━━━━━ Data lines

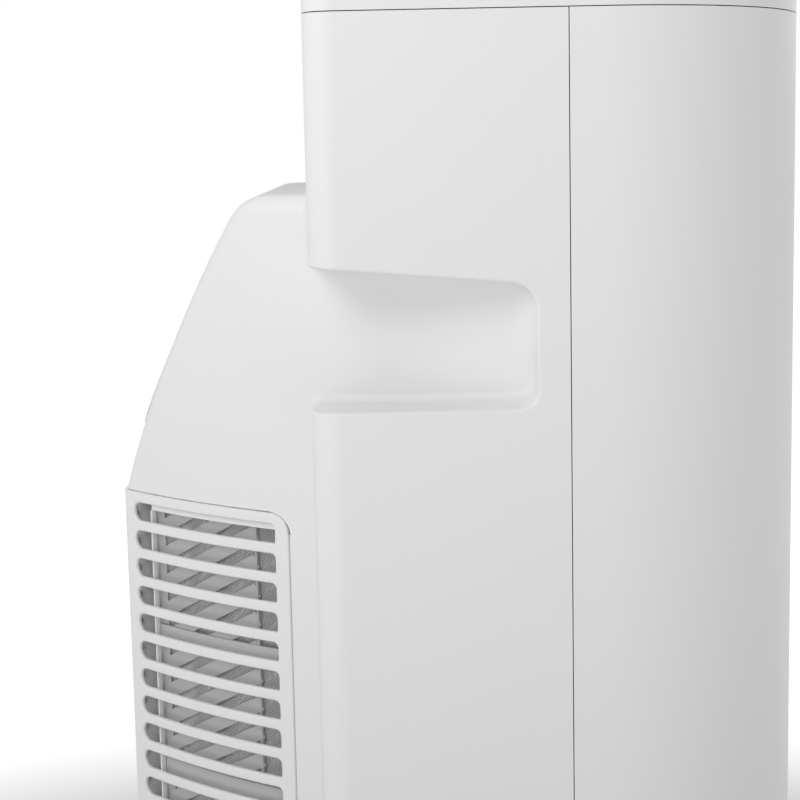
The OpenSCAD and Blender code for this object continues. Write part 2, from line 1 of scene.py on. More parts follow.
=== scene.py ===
"""Portable air conditioner: smooth mouldings, woven filters and moulded-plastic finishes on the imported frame.

Sizes are in millimetres until a mesh is made. The covers are skins of distance fields. A field gives
the distance of a point from the moulding's outside, negative inside, and one vertex is laid in each grid
cell that the surface crosses. The grille panel and its filters are laid out flat, along the wall and up
it, and then bent.
"""
import json
import math

import bmesh
import bpy
import numpy as np
from mathutils import Matrix, Vector

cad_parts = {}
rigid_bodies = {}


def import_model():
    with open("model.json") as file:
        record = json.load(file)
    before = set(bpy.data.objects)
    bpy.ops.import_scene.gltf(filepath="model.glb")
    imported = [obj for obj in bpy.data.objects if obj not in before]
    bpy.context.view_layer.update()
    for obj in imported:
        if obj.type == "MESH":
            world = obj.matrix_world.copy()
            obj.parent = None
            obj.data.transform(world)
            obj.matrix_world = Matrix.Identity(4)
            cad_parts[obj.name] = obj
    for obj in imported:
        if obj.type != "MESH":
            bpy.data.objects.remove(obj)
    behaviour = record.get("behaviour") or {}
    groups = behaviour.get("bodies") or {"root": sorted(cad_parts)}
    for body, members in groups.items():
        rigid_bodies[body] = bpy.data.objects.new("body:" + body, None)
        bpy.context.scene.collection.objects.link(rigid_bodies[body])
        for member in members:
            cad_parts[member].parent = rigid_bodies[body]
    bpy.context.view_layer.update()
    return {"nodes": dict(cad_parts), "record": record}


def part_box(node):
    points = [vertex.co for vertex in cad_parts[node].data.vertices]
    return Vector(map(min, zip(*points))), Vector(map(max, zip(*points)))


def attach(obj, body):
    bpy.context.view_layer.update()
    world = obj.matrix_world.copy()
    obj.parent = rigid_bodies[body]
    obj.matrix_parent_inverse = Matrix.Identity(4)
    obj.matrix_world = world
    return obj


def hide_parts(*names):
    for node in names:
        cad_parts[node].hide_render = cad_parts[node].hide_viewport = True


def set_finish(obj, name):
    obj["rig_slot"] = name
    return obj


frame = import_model()
MM = 0.001


def low(node, axis):
    """Lowest coordinate of a CAD node along axis 0, 1 or 2, in millimetres."""
    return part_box(node)[0][axis] / MM


def high(node, axis):
    """Highest coordinate of a CAD node along axis 0, 1 or 2, in millimetres."""
    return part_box(node)[1][axis] / MM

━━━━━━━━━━

● Problem details
Reproduce the final stretch of the data above: every line from the one holding "obj.matrix_world = world" through the end, inclusive, exactly as written and nothing else.

● The response
    obj.matrix_world = world
    return obj


def hide_parts(*names):
    for node in names:
        cad_parts[node].hide_render = cad_parts[node].hide_viewport = True


def set_finish(obj, name):
    obj["rig_slot"] = name
    return obj


frame = import_model()
MM = 0.001


def low(node, axis):
    """Lowest coordinate of a CAD node along axis 0, 1 or 2, in millimetres."""
    return part_box(node)[0][axis] / MM


def high(node, axis):
    """Highest coordinate of a CAD node along axis 0, 1 or 2, in millimetres."""
    return part_box(node)[1][axis] / MM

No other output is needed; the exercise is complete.